Implementation:Neuml Txtai Subindex Manager
| Knowledge Sources | |
|---|---|
| Domains | Embeddings, Index Management, Multi-Index |
| Last Updated | 2026-02-10 01:00 GMT |
Overview
Concrete tool for managing a collection of subindexes within an embeddings instance provided by txtai.
Description
The Indexes class manages multiple subindexes that compose a parent embeddings instance. Each subindex is itself a full embeddings instance, enabling different vector models, scoring methods, or configurations to coexist within a single logical index.
Key features:
- Dictionary-like access: Subindexes can be accessed by name using
__contains__,__getitem__, or__getattr__, allowing both bracket notation (indexes["name"]) and attribute-style access (indexes.name). - Document filtering: During insert, the class filters documents that have valid text or object fields set, or includes all documents when top-level indexing is disabled (no model or scoring configured). Each document is assigned an index ID matching its position in the parent index.
- Document streaming: Uses the Documents class to buffer inserted documents to disk for deferred indexing.
- Lifecycle management: Provides index, upsert, delete, load, save, and close methods that delegate to each subindex in turn. The index and upsert methods also clean up the document stream after processing.

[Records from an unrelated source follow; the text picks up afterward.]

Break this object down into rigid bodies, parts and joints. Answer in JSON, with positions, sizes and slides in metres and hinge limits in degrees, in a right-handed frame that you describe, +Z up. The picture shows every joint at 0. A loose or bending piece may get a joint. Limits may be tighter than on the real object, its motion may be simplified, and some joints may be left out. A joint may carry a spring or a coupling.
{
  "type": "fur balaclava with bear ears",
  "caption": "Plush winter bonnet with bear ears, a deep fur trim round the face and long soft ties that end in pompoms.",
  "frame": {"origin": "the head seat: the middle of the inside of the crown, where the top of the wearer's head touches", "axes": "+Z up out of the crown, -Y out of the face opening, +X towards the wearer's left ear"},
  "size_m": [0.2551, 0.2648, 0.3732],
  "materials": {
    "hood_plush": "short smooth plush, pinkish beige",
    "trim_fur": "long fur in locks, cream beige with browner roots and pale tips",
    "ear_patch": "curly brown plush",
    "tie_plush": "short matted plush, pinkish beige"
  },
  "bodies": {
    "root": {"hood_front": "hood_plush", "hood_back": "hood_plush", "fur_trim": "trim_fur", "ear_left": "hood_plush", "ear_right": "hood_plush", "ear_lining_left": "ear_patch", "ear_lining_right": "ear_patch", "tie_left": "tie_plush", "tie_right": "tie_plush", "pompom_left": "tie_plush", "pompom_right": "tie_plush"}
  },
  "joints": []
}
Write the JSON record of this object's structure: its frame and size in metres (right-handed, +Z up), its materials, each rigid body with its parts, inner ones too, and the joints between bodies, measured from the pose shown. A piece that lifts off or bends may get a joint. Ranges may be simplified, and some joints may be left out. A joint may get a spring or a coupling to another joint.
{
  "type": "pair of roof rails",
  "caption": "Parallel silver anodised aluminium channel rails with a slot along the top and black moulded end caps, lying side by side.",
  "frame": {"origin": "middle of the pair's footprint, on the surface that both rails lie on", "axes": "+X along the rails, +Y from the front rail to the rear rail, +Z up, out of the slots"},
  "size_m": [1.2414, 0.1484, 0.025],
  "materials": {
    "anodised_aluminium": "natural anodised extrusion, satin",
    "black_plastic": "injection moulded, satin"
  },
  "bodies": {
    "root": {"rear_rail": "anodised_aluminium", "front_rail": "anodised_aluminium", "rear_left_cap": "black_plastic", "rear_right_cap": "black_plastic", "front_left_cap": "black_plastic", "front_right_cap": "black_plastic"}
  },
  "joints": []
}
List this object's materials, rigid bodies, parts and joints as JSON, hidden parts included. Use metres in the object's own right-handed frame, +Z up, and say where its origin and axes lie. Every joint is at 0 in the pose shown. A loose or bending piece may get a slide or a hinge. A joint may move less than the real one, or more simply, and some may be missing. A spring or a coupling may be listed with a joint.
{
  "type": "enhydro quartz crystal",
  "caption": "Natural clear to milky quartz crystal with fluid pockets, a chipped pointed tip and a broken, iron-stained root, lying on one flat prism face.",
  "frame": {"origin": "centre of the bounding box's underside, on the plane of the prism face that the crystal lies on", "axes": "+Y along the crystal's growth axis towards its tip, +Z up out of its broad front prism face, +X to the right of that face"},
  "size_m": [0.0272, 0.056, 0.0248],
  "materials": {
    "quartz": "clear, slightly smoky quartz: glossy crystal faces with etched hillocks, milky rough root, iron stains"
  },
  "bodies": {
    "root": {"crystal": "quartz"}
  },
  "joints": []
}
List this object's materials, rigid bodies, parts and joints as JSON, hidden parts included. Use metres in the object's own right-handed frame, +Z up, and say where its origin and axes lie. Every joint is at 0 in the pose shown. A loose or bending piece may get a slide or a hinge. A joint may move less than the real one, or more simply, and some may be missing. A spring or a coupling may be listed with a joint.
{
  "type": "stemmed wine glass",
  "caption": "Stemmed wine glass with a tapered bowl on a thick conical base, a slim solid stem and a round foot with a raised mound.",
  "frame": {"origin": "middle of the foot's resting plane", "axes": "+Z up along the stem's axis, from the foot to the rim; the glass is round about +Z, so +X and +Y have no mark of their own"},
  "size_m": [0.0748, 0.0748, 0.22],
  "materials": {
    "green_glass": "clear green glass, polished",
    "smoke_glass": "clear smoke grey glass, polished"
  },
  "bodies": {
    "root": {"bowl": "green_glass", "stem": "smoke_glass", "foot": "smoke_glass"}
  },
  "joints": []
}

- Checkpoint support: Supports checkpoint directories for indexing restart. Each subindex gets a subdirectory within the checkpoint path.
- Model lookup: The findmodel method locates a vector model across subindexes, optionally filtered by index name.
Usage
Use Indexes when you need to configure multiple subindexes within a single txtai embeddings instance. This is useful for hybrid search (combining dense and sparse indexes), multi-model configurations, or organizing data into logical partitions that are searched together.
Code Reference
Source Location
- Repository: Neuml_Txtai
- File:
src/python/txtai/embeddings/index/indexes.py
Signature
class Indexes:
def __init__(self, embeddings, indexes)
def __contains__(self, name) -> bool
def __getitem__(self, name) -> Embeddings
def __getattr__(self, name) -> Embeddings
def default(self) -> str
def findmodel(self, index=None) -> Vectors
def insert(self, documents, index=None, checkpoint=None)
def delete(self, ids)
def index(self)
def upsert(self)
def load(self, path)
def save(self, path)
def close(self)
Import
from txtai.embeddings.index.indexes import Indexes
I/O Contract
Inputs
| Name | Type | Required | Description |
|---|---|---|---|
| embeddings | Embeddings | Yes | Parent embeddings instance. Used to determine text/object column names and whether top-level indexing is enabled. |
| indexes | dict | Yes | Dictionary mapping index names (str) to embeddings instances (Embeddings). Each is a fully configured subindex. |
| documents | list[tuple] | Yes (insert) | List of (id, document, tags) tuples. Documents are filtered based on text/object field availability. |
| index | int | Yes (insert) | Starting index ID offset, matching the parent index position. |
| checkpoint | str | No | Optional checkpoint directory path for indexing restart support. |
| ids | list | Yes (delete) | List of document IDs to remove from all subindexes. |
| path | str | Yes (load/save) | Directory path for loading/saving subindexes. Each subindex is stored in a subdirectory named after its key. |
Outputs
| Name | Type | Description |
|---|---|---|
| contains | bool | True if the named index exists in this collection. |
| index | Embeddings | Retrieved subindex embeddings instance. |
| default | str | Name of the first/default subindex. |
| findmodel | Vectors | First matching vector model found across subindexes. |
Usage Examples
from txtai.embeddings import Embeddings
# Configure embeddings with multiple subindexes
embeddings = Embeddings({
"path": "sentence-transformers/all-MiniLM-L6-v2",
"content": True,
"indexes": {
"sparse": {
"scoring": {
"method": "bm25",
"terms": {}
}
},
"dense": {
"path": "sentence-transformers/all-MiniLM-L6-v2"
}
}
})
# Index documents - automatically routes to all subindexes
embeddings.index([
(0, "natural language processing", None),
(1, "computer vision algorithms", None),
])
# Search across indexes
results = embeddings.search("NLP techniques", limit=5)
# Save all indexes
embeddings.save("/tmp/multi_index")
# Load all indexes
embeddings.load("/tmp/multi_index")